Apply metrics to hiring decisions – when consistently scoring interviews, over time data helps identify areas of improvement in the hiring process and interview questions used, as well as providing insights that raise hire quality.
When it comes to the questions themselves, an approach that is used in Amazon and many other places is the STAR interview technique. STAR stands for situation, task, action, and result as described below:
Situation – the scene & details of the example being given
Task – the responsibilities of person in that situation
Action – the steps involved to achieve desired outcome
Result – the outcome and metrics of the actions taken
This technique brings clarity to interviews for the candidate and the interviewer. Candidates can more easily describe what they did and specifically owned in a situation to drive measurable and tangible outcomes. Interviewers can more easily drill into details to get behind the “why” and “how” of the actions and decisions taken by a candidate.
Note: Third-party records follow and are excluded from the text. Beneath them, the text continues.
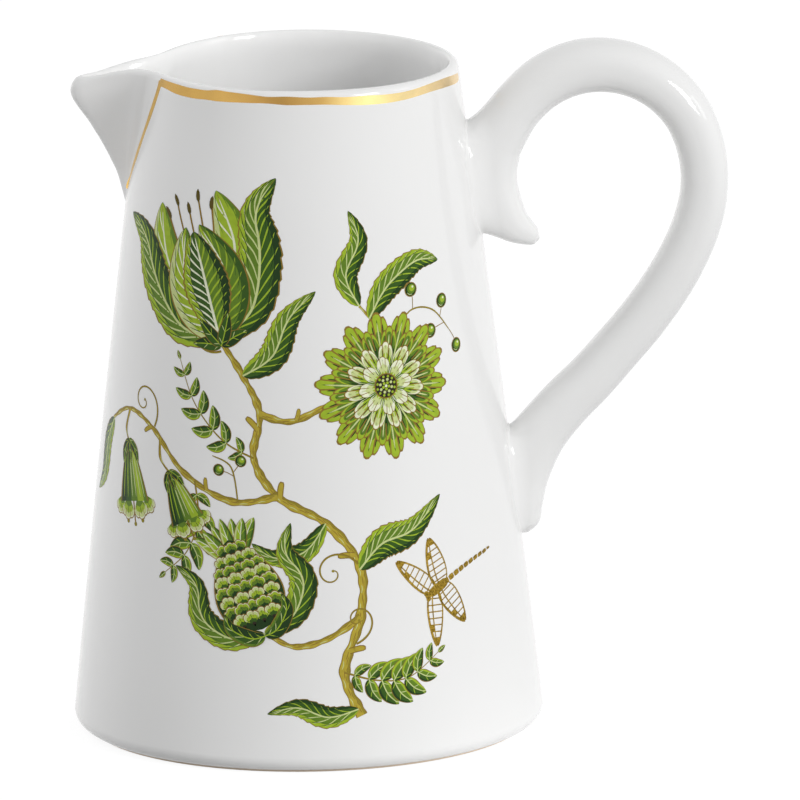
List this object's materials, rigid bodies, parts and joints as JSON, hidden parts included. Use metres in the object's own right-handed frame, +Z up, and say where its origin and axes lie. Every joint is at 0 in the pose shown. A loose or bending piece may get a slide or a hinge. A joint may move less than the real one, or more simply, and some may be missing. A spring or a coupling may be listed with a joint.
{
  "type": "pitcher",
  "caption": "Tapered glazed ceramic pitcher with a V-shaped pouring lip, a scrolled loop handle with a curled tail, and gilded rim lines.",
  "frame": {"origin": "centre of the foot ring's underside, on the table", "axes": "+Z up along the body's axis, +X from the axis towards the handle, -X towards the pouring lip"},
  "size_m": [0.1956, 0.139, 0.2051],
  "materials": {
    "glaze": "gloss",
    "biscuit": "matte",
    "gilding": "satin"
  },
  "bodies": {
    "root": {"body": "glaze", "foot_ring": "biscuit", "pouring_lip": "glaze", "handle": "glaze", "upper_luting": "glaze", "lower_luting": "glaze", "rim_band_front": "gilding", "rim_band_back": "gilding", "lip_line_front": "gilding", "lip_line_back": "gilding"}
  },
  "joints": []
}
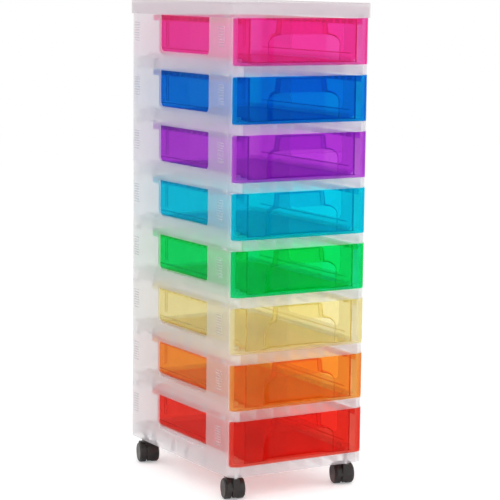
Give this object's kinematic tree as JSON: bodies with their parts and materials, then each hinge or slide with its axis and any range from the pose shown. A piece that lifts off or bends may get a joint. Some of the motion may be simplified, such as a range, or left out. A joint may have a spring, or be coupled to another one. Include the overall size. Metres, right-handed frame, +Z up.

As an example of what I mean, the table below is a snippet I created for an early stage startup. Each value ties back to a question or set of questions that are then scored according to the clarity and completeness of the answer. Doing this over the course of many interviews will lead to some questions being adjusted, some removed, and some added to create a more informed and accurate interview process.
We all know the cost of bad hires because they cost us three times. The first time is in the initial hiring process. The second is in lost productivity by not having the right person for the job. The third is having to start the hiring process all over again. This does not even address the issue of lower team morale and impacted engineering efficiency.
Being more deliberate in the non-technical aspects of tech hiring helps mitigate the risks of bad hiring. It does not solve all hiring mistakes, but over time you will have a better understanding when a promising hire does not work out as planned. I share some more tips and thoughts on tech hiring in a recent presentation I gave at the CTO Connections Summit last month. Check it out and let me know if there are any other thoughts or questions into hiring that you have!
How closely aligned is your hiring to company values and culture? What is the one thing you most want to change about your technical hiring process today?